Berry, a future Hall of Famer, called Retzlaff’s 1965 season “arguably the best season a tight end ever had.” Berry made a film reel of Retzlaff’s season so he could study his moves and improve his own pattern running. What no one knew was Retzlaff played that entire season with a heel injury that kept him from practicing. He would rest the foot all week then take three shots of Novocain on Sunday so he could play in the game.
“I ended up with 21 holes in my heel,” Retzlaff said. “It wasn’t fun.”
He played one more season and then retired. At the time, he held the Eagles’ records for career catches and receiving yards, both records currently held by Harold Carmichael, who will be inducted into the Pro Football Hall of Fame this year.
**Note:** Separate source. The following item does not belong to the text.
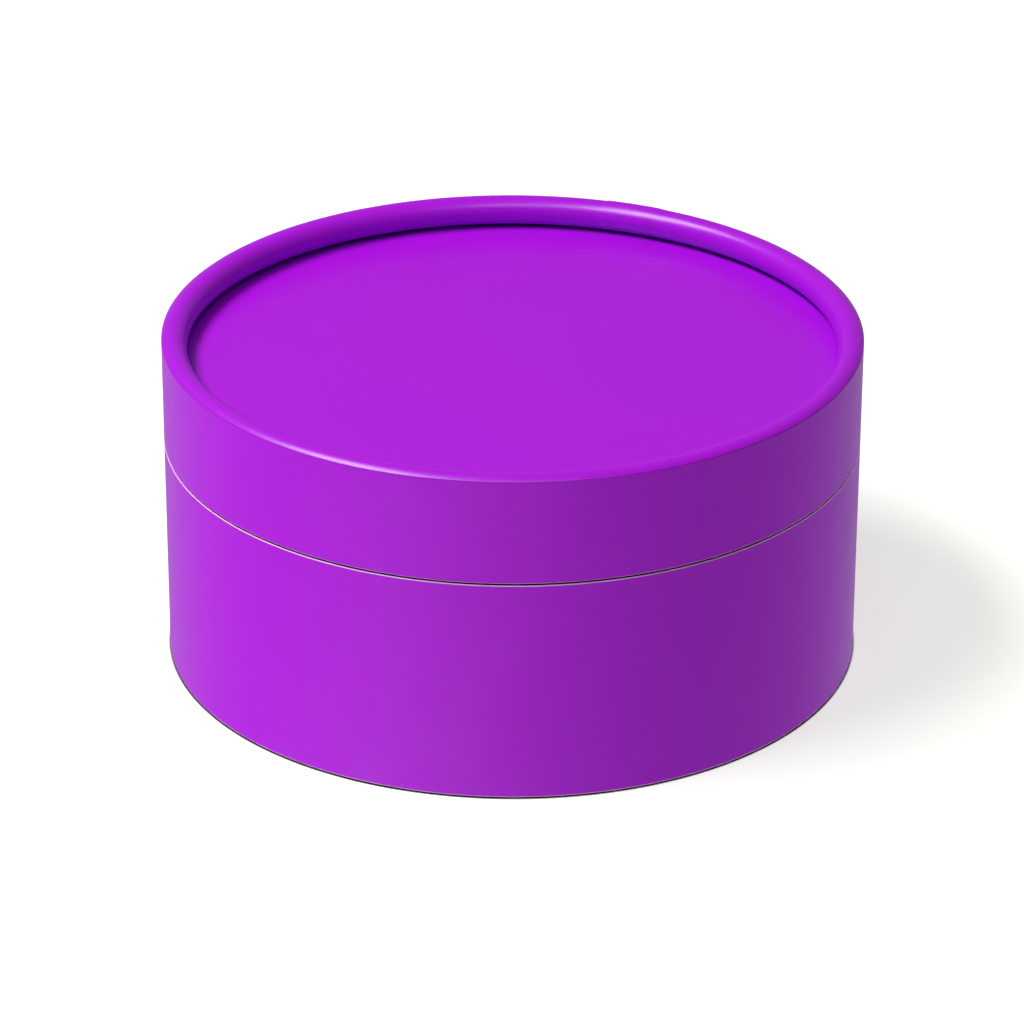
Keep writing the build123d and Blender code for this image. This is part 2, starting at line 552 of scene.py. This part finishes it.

The team honored Retzlaff by retiring his jersey number 44.
Off the field, Retzlaff helped establish the NFL Players Association and twice served as its president. He stood up to the owners at a time when it was still considered risky business to do so.
After hanging up his cleats, Retzlaff spent two years as a full-time sportscaster for WIP Radio and WCAU-TV. When Leonard Tose bought the Eagles in 1969, one of his first acts was to hire Retzlaff as the team’s general manager. Retzlaff drafted Carmichael in 1971. He was in that position for four years before moving onto private business. He kept his home in suburban Gilbertsville, Pennsylvania.
There were many glowing tributes written about Retzlaff but perhaps the best is the one written by Sandy Grady of the Philadelphia Bulletin on the occasion of Retzlaff’s retirement. Grady wrote:
“The mind’s lens sees Retzlaff crouching then fighting out of the linebacker’s grasp, then the No. 44 shirt tilting downfield, shoulders bulldog-low. There is a head bob, a foot planted to the outside freezing a cornerback for an instant and Pete careening into the middle, snatching a ball in the mob’s flurry then knocking down people like bowling pins.”
Oh yes, he was not only the best YAC guy I ever saw as a kid, but also the first tight end I ever saw run a post pattern. Pete was just a joy to root for. And to me, his beautiful voice in the Conte Luna commercials was especially soothing in what were turbulent times in the ’60’s.